This week is “World Antimicrobial Awareness Week”. Under the slogan “Antimicrobials: Handle with Care”, the annual campaign aims to highlight our dependence on antimicrobial medicines, and to warn of the growing threat of antimicrobial resistance (AMR).

The headline statistics

released by the World Health Organisation (WHO) as part of the campaign remind us of that, rather than being a problem for tomorrow, the impacts of AMR are already being felt today. According to the WHO, nearly 5 million global deaths in 2019 were linked to bacterial AMR, with over 1 million of those deaths being directly attributable to bacterial AMR. As AMR becomes more widespread, deaths caused by resistant pathogens will become an increasingly routine feature of the medical landscape. The effects will also be economic. According to one of the WHO’s modelling scenarios, AMR is predicted to reduce global annual GDP by 3.8 percent by 2050.

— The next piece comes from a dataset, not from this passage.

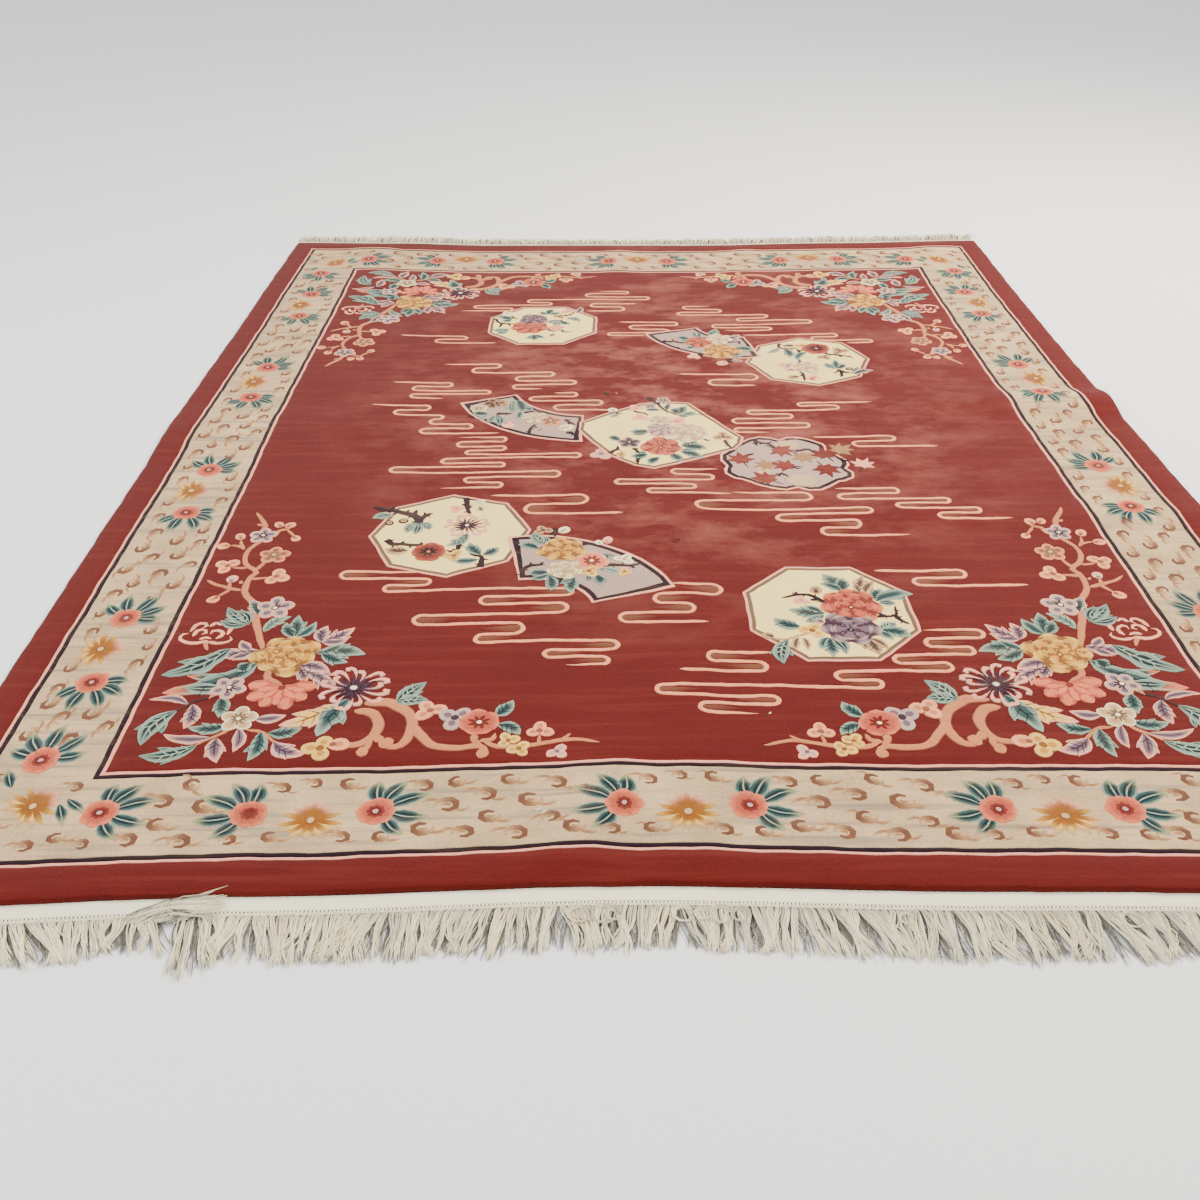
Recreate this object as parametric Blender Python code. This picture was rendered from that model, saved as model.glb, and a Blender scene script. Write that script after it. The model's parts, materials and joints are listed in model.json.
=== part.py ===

What, then, can be done to combat the rise of AMR?

This year, World Antimicrobial Awareness Week is focussing on actions we can take to prolong the efficacy of our existing antimicrobial arsenal. This includes tackling the misuse and overuse of antimicrobials, as well as improving infection control and sanitation to reduce our reliance on antimicrobial treatments in the first place.

However, at Marks & Clerk, we are particularly interested in how innovation might turn the tide against resistant pathogens, including through the development of new antimicrobial medicines and therapies. Earlier this year, we wrote for Life Sciences IP Review about the challenges facing antimicrobial innovators. We also considered how intellectual property policies can reduce these barriers and incentivise innovation against the AMR threat.

You can read our piece for Life Sciences IP Review by following this link: https://newtonmedia.foleon.com/life-sciences-ip-review/lsipr-1-2022/the-fall-of-covid-19-and-the-rise-of-antimicrobial-resistance

We look forward to seeing how much progress individuals, innovators, and institutions can make against AMR ahead of next year’s World Antimicrobial Awareness Week, we hope with an increasing sense of urgency.

Antimicrobial resistance (AMR) occurs when bacteria, viruses, fungi and parasites change over time and no longer respond to medicines, making infections harder to treat and increasing the risk of disease spread, severe illness and death. As a result of drug resistance, antibiotics and other antimicrobial medicines become ineffective and infections become increasingly difficult or impossible to treat.